Is there anyone whose aesthetic ideas ever influenced you? Not really, my muse is non-existent. It’s in my imagination. For example take a book, written by a talented writer: when you read it, sentence by sentence you imagine, your imagination travels, it produces gorgeous things. But if you see the movie based on the same book, you must be disappointed, 100 per cent. “Oh no”, you think “my protagonist didn’t have this face!” Your imagination is your own world. It’s very dangerous to lose the capacity to imagine.
Your approach is often considered as being very serious, mostly because of your heavy use of the colour black, or rather, over a dozen different types of black. But there’s a lot of humour and biting commentary in your work, too. Is humour important for you? Humour is challenging. You see, making tragedy is quite easy. Making something comic is very hard. Comedy requires higher knowledge and superior technique.
Do you think the messages you make with your collections are understood? I don’t care… I really don’t care. If I have 800 people in the audience, maybe five or six people understand. It’s okay, that’s enough.

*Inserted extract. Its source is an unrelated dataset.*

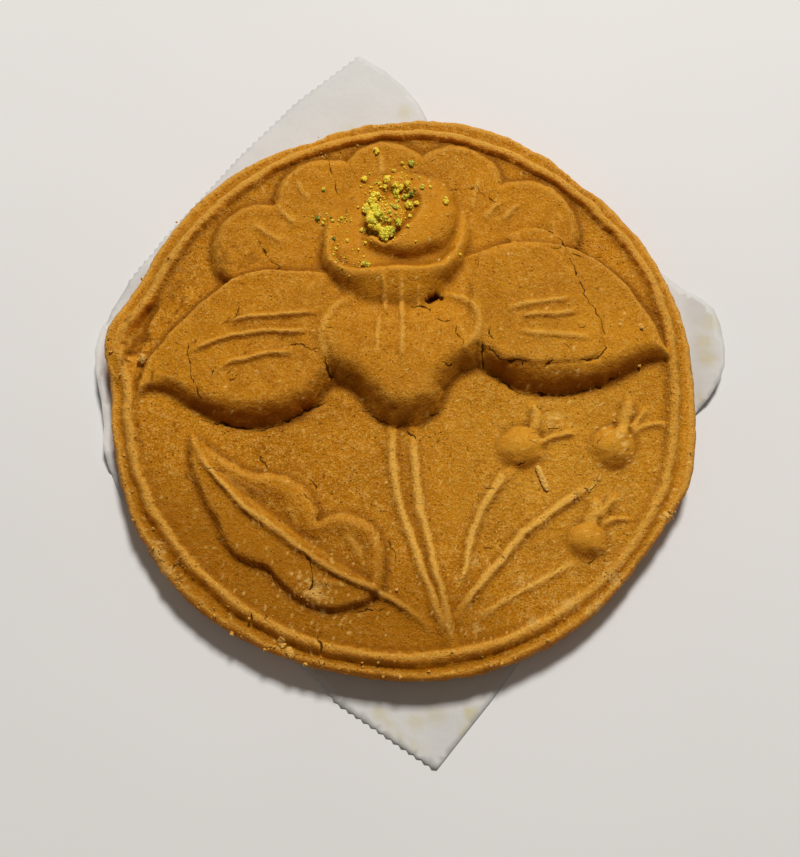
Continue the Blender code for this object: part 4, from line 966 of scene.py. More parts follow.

Your daughter is also making a name for herself in the fashion world. Considering what you think of the industry today, how did you react when she started designing? Sometimes I find my daughter’s designs [to be] things I could never make. Male designers and female designers naturally differ in vividness. Female designers can design by imagining wearing the clothes. But we male designers can’t wear long dresses, so our imagination can be limited.
Or maybe not – you can imagine things beyond the borders of your body. Or is that just my misinformed, romantic notion? But take the design of a simple black T-shirt. This neckline [draws a line under his collarbone with his finger] is very difficult, because the black fabric against the skin… it’s creating a border. So if you don’t concentrate on drawing this line carefully, the T-shirt loses its own charm. A female designer’s T-shirt is always charming.